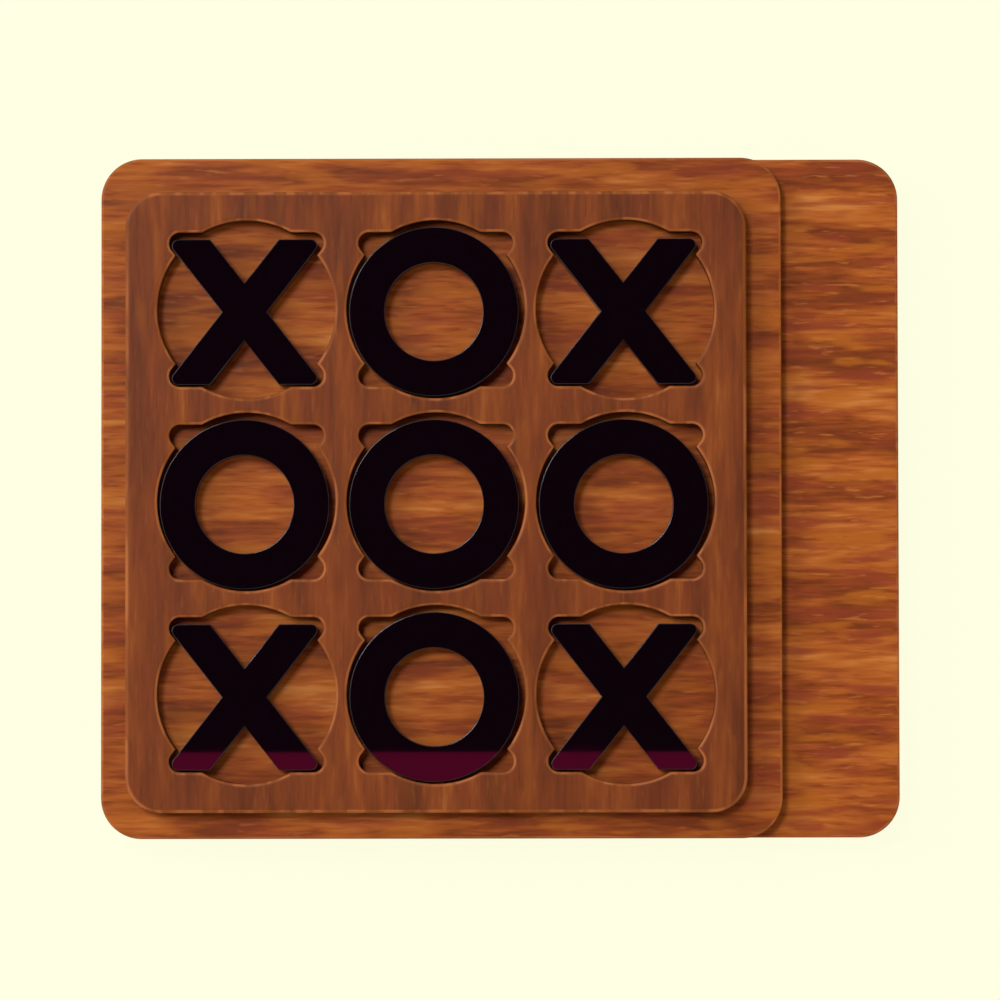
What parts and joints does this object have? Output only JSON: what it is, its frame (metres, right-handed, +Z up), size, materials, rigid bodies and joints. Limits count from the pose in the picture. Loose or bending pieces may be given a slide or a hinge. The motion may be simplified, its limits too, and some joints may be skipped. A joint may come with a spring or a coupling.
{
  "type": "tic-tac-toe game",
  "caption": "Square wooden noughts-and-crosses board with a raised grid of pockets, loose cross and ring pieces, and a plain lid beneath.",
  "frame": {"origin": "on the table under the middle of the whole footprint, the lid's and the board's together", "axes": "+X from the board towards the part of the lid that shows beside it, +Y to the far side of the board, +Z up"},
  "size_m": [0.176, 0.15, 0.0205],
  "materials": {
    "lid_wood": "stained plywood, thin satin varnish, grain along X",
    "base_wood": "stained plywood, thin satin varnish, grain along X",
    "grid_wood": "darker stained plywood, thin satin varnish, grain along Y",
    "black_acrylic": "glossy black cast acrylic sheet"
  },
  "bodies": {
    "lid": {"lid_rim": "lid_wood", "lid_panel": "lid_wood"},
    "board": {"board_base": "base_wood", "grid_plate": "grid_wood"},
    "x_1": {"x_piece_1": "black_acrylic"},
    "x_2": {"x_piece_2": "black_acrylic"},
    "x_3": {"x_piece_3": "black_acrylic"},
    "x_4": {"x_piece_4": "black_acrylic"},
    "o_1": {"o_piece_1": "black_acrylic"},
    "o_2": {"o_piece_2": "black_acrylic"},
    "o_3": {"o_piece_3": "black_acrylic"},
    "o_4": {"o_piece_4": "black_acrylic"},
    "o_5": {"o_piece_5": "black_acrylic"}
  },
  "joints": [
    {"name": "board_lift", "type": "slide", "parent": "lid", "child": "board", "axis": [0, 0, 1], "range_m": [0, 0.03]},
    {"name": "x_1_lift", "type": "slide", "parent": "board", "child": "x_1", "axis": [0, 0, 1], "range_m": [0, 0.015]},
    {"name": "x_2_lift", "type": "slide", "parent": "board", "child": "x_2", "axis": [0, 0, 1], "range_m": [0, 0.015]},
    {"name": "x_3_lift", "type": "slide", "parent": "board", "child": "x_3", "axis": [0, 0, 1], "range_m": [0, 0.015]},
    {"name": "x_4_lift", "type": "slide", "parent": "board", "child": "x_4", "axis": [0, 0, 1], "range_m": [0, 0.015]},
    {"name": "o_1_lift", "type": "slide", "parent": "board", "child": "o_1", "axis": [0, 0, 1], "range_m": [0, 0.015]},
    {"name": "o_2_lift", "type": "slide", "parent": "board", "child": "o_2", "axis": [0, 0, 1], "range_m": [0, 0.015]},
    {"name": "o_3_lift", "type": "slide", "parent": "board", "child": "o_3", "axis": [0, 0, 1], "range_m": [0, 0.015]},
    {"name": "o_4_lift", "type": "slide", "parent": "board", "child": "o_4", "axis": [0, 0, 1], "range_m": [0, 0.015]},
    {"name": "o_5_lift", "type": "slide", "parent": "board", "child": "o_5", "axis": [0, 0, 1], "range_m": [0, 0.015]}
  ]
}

====================

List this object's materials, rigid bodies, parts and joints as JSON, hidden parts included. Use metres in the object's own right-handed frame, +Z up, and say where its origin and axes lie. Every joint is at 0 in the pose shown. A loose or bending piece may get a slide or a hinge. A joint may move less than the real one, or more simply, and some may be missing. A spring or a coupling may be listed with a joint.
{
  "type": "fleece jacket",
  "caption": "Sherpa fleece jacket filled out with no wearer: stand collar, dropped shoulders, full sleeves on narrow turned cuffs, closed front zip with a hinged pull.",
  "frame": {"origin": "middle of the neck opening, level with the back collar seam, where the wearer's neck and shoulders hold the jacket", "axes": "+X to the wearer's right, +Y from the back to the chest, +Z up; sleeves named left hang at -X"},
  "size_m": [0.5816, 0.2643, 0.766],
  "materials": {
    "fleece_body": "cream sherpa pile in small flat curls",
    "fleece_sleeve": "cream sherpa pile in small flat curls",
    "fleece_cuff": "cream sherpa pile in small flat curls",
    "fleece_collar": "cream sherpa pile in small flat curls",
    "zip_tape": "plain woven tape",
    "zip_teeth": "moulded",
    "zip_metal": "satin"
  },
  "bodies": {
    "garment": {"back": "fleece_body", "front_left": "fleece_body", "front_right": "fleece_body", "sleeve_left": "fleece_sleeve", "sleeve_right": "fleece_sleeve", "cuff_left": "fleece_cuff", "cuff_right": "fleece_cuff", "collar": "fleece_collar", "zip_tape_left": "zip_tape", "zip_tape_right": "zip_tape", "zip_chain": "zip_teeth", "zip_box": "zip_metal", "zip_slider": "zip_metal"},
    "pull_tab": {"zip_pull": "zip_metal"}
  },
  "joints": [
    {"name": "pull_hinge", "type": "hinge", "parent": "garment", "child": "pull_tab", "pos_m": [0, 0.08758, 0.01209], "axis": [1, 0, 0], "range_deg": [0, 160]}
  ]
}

====================

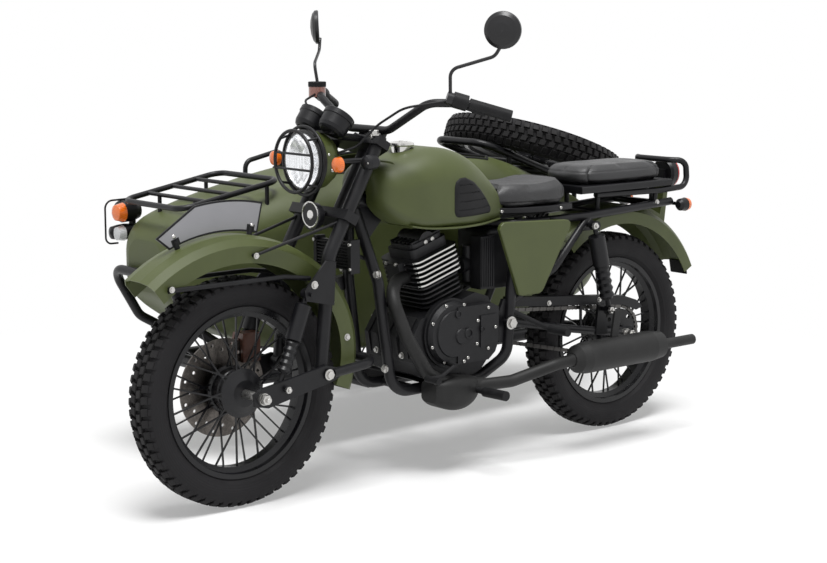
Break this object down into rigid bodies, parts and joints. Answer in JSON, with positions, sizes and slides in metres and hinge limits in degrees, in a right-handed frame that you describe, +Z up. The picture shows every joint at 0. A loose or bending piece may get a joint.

====================

EXERCISE -
Using the listing above, show each line holding the string "metres".

RESULT -
What parts and joints does this object have? Output only JSON: what it is, its frame (metres, right-handed, +Z up), size, materials, rigid bodies and joints. Limits count from the pose in the picture. Loose or bending pieces may be given a slide or a hinge. The motion may be simplified, its limits too, and some joints may be skipped. A joint may come with a spring or a coupling.
List this object's materials, rigid bodies, parts and joints as JSON, hidden parts included. Use metres in the object's own right-handed frame, +Z up, and say where its origin and axes lie. Every joint is at 0 in the pose shown. A loose or bending piece may get a slide or a hinge. A joint may move less than the real one, or more simply, and some may be missing. A spring or a coupling may be listed with a joint.
Break this object down into rigid bodies, parts and joints. Answer in JSON, with positions, sizes and slides in metres and hinge limits in degrees, in a right-handed frame that you describe, +Z up. The picture shows every joint at 0. A loose or bending piece may get a joint.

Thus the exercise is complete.